What Are Low Pressure Warning?

3–4 minutes

What Are Low Pressure Warning?

You’re cruising down the highway, miles from a truck stop. Suddenly, a buzzer sounds and a red light flashes on your dashboard — your air pressure has dropped into the danger zone. This is your low pressure warning system telling you that your brakes are about to fail.

Low pressure warning is a safety device required on all commercial vehicles with air brakes. It consists of a warning light and buzzer that activate when the air reservoir pressure drops below 60 psi. This gives the driver critical advance notice that the air brake system is losing pressure and that emergency spring brakes will activate automatically when pressure drops further.

Why Low Pressure Warning Matters for Your Driving Test

Identifying and responding to the low pressure warning is tested during the pre-trip inspection and air brake system check. You must demonstrate that you can locate the warning light and buzzer, understand what pressure triggers them, and know the proper action to take. This is a pass-or-fail item — missing a low pressure warning during inspection is an automatic test failure.

What You’ll See on the Road

The warning activates when air pressure drops, which can happen due to air leaks, compressor failure, or brake system malfunctions. You’ll see a red warning light and hear a buzzer.

“That buzzer’s going off again,” you realize with concern. Check the gauge — 58 psi and dropping. This isn’t just a warning anymore. Time to pull over safely, get off the road, and shut down before the spring brakes lock the wheels.”

Common Pitfall & Pro Tip

⚠️ Pitfall: Ignoring the low pressure warning when it first activates. Many drivers assume it’s a false alarm or that they can make it “just a few more miles” to a repair facility. But pressure can drop rapidly, and once it hits the emergency spring brake activation point, your wheels will lock.

💡 Pro Tip: When the low pressure warning activates, treat it as an immediate stop signal. Don’t wait. Pull over safely as soon as possible. You’re not just protecting yourself — you’re preventing the catastrophic loss of braking that would happen if the spring brakes activate at highway speed.

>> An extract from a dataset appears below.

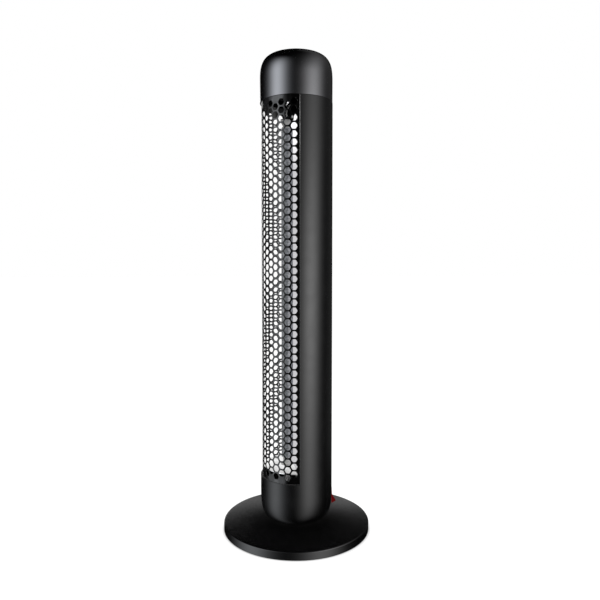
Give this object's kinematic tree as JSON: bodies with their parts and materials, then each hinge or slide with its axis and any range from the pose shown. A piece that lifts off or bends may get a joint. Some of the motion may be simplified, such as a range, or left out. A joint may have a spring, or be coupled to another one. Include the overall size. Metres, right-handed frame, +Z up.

Memory Aid for Low Pressure Warning

Remember “60-Stop.”

At 60 psi, the warning activates. Stop driving immediately. This simple formula reminds you that 60 psi is the critical threshold — not a suggestion, but an imperative to stop and assess the problem.

Driving Test Connection

The low pressure warning system is tested in two ways: during the pre-trip inspection, you must identify and describe it; during the air brake system check, you must demonstrate that the warning activates at the correct pressure (60 psi) as you pump down the system.

Related Driving Concepts

Low pressure warning connects to the air brake system overall, particularly air reservoirs and the compressor. It’s directly related to spring brakes, which engage automatically when pressure drops too low. Understanding the warning system also relates to brake lag — if air pressure is low, brake lag increases significantly.

Quick Reference

✓ Key Rule: Low pressure warning activates at 60 psi — stop driving immediately.

✓ Exam Priority: Critical Check — automatic failure if missed during inspection.

✓ Driver Actions:

  • Identify the low pressure warning light during pre-trip inspection.
  • Locate the warning buzzer during pre-trip inspection.
  • During air brake check, confirm warning activates at 60 psi.
  • If warning activates while driving, pull over safely as soon as possible.
  • Do not continue driving with low air pressure.
  • Spring brakes will engage at around 20-45 psi depending on system.

That warning buzzer and light are your last line of defense. Respect them, respond immediately, and you’ll stay safe on the road.